It's about a culture that increasingly searches for reward before effort and treats it as a problem to solve rather than a virtue to cultivate.

It's the phones, isn't it?

My gut instinct as a millennial who came of age as the smartphone revolution took over the world is that electronics – specifically smartphones – are to blame. Digital entertainment reward the path of least resistance: Reading requires sustained attention; scrolling requires passive participation.

By the end of middle school, the average kid spends four and a half hours a day on social media. What little "reading" still happens comes in short bursts – 250-character posts on X, Instagram captions. Short-form video, YouTube, even podcasts, are what today's youth actually prefer.

"This explosion of textual fragments has come at the expense of devoting sustained attention to longer written works that convey rich and complicated information," Horowitch says.

Reading isn't valuable simply because books contain knowledge. It trains the mind to focus and tolerate effort before reward.

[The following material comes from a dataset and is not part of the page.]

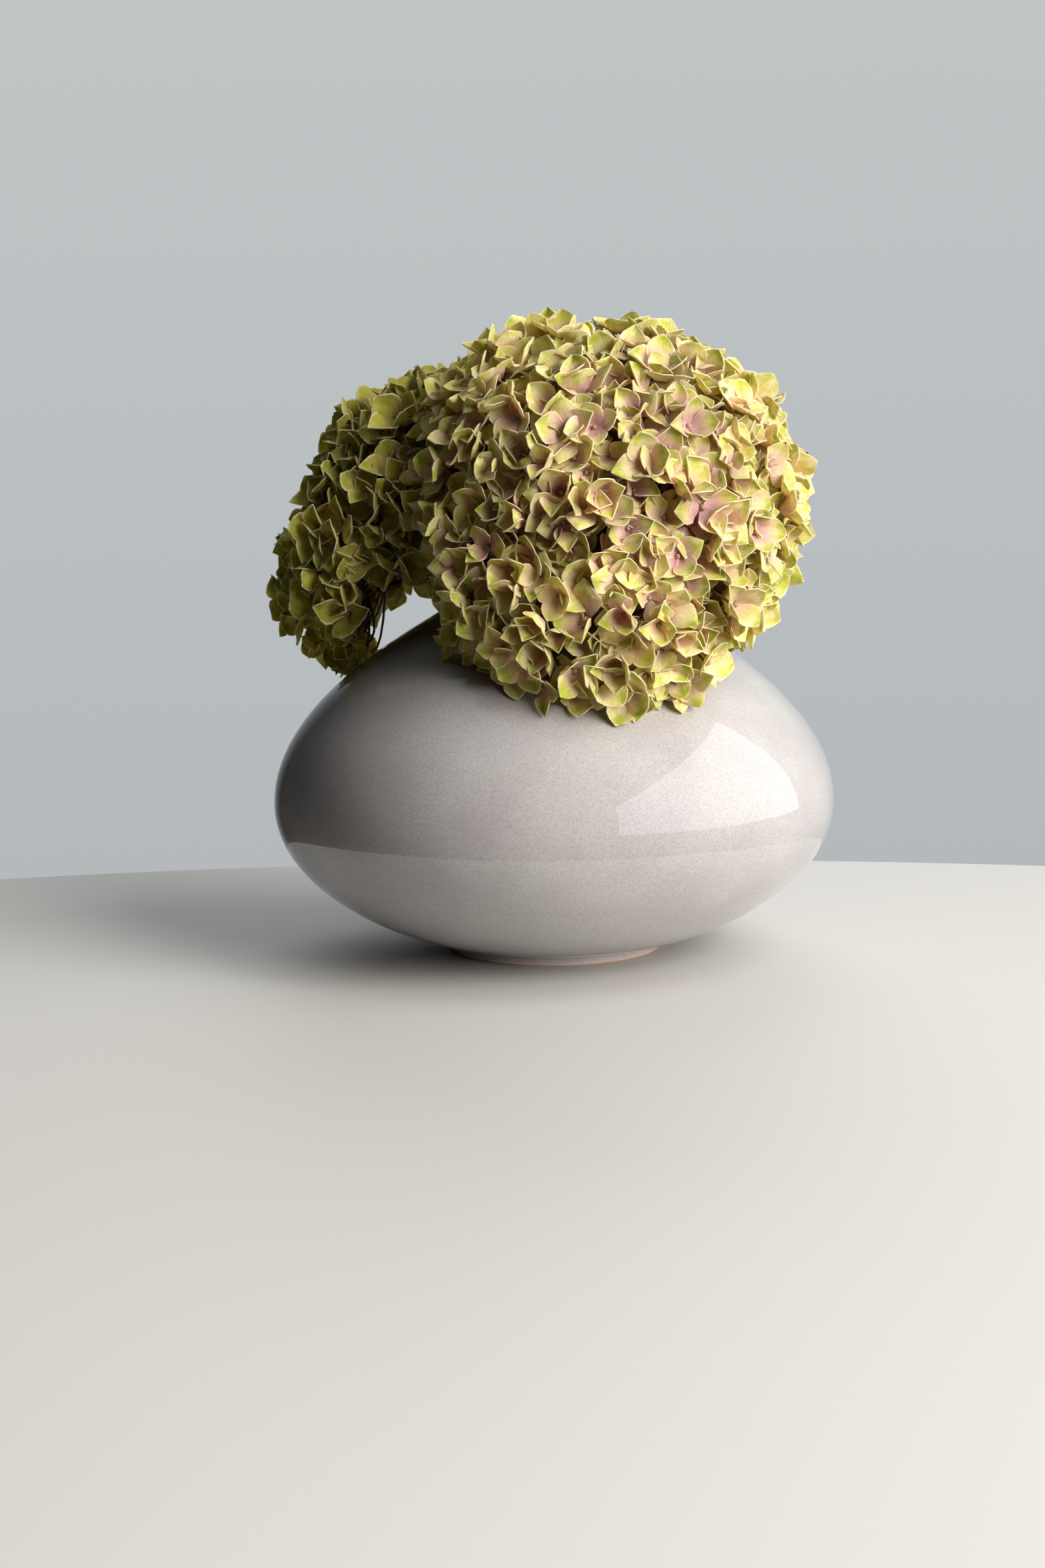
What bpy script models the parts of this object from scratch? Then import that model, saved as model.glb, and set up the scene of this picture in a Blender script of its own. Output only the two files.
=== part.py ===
"""Two cut hydrangea heads in a glazed oval vase.

Metres, +Z up. The origin is the centre of the vase's foot, on the surface it stands on; +X is
to the right and -Y is the front. The vase is turned. Each flower is a cut stem that leans on the
vase's lip, a set of branches at its top, and floret clusters spread over a dome at the branch tips.
"""

import math
from collections import namedtuple

import bmesh
import bpy
from mathutils import Matrix, Vector
from mathutils.geometry import interpolate_bezier

# Vase, outside
VASE_RADIUS = 0.110
VASE_HEIGHT = 0.144
WIDEST_HEIGHT = 0.059  # of the widest circle above the surface
LOWER_DEPTH = 0.0604  # semi-axis of the half ellipse under the widest circle
SHOULDER_RISE = 0.0397  # length of the upright handle of the shoulder's curve
SHOULDER_REACH = 0.0336  # length of the handle at the mouth
MOUTH_SLOPE = math.radians(27.5)  # of the wall beside the mouth, above the horizontal
MOUTH_RADIUS = 0.024  # where the shoulder's outside meets the lip's rounding

# Vase, wall and foot
WALL = 0.005
FOOT_RADIUS = 0.042
FOOT_WIDTH = 0.006
FOOT_EDGE = 0.0008  # small chamfer on the foot ring
FOOT_RECESS = 0.0016  # of the base inside the foot ring
FLOOR_THICKNESS = 0.0054

# Stems and branches
STEM_RADIUS = 0.0031
HUB_RADIUS = 0.0036  # of the knot at the stem's top that the branches leave
HUB_LENGTH = 0.008
HUB_RISE = 0.017  # of the hub above the mouth, along the stem
BRANCH_RADIUS = 0.0016
BRANCH_SHARE = 0.5  # of the way to its clusters where a branch forks into twigs
FORK_SWELL = 1.25  # radius of the knot at a fork over the branch's
TWIG_RADIUS = 0.0009

# Floret clusters and the domes that they form
CLUSTER_CROWN = 0.008  # from a cluster's widest circle up to its top
CLUSTER_BELLY = 0.0078  # from its widest circle down to where its sides end
CLUSTER_DEPTH = 0.0085  # from its widest circle down to its base
CLUSTER_BASE_RADIUS = 0.0014
CLUSTER_FILL = 0.50  # widest cluster radius over the mean distance between clusters
LOBE_SHARE = 0.07  # how far the lobes of a cluster stand out and in
BULGE_POWER = 6  # how narrow the bulge of a dome is
HEAD_OVERLAP = 0.66  # distance between head centres over the sum of the two dome radii
SEAM_SHARE = 0.55  # of a cluster's radius that must lie on its own side of the heads' seam
MOST_PUSH = 0.018  # how far the vase's shoulder may push a cluster out from its dome
LOWEST_FACING = -0.12  # sine of the steepest that a cluster may look down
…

Even public schools prove this. A 2025 survey found that English teachers in middle and high school assign zero to four books a year. More than 80% of elementary-grade teachers say students get a school device by kindergarten, well before many kids can read a basic primer.

But when schools push back, it works: I wrote in May about Texas banning smartphones in schools for the 2025-26 academic year, and Dallas public school officials recently said library checkouts have increased nearly 25%.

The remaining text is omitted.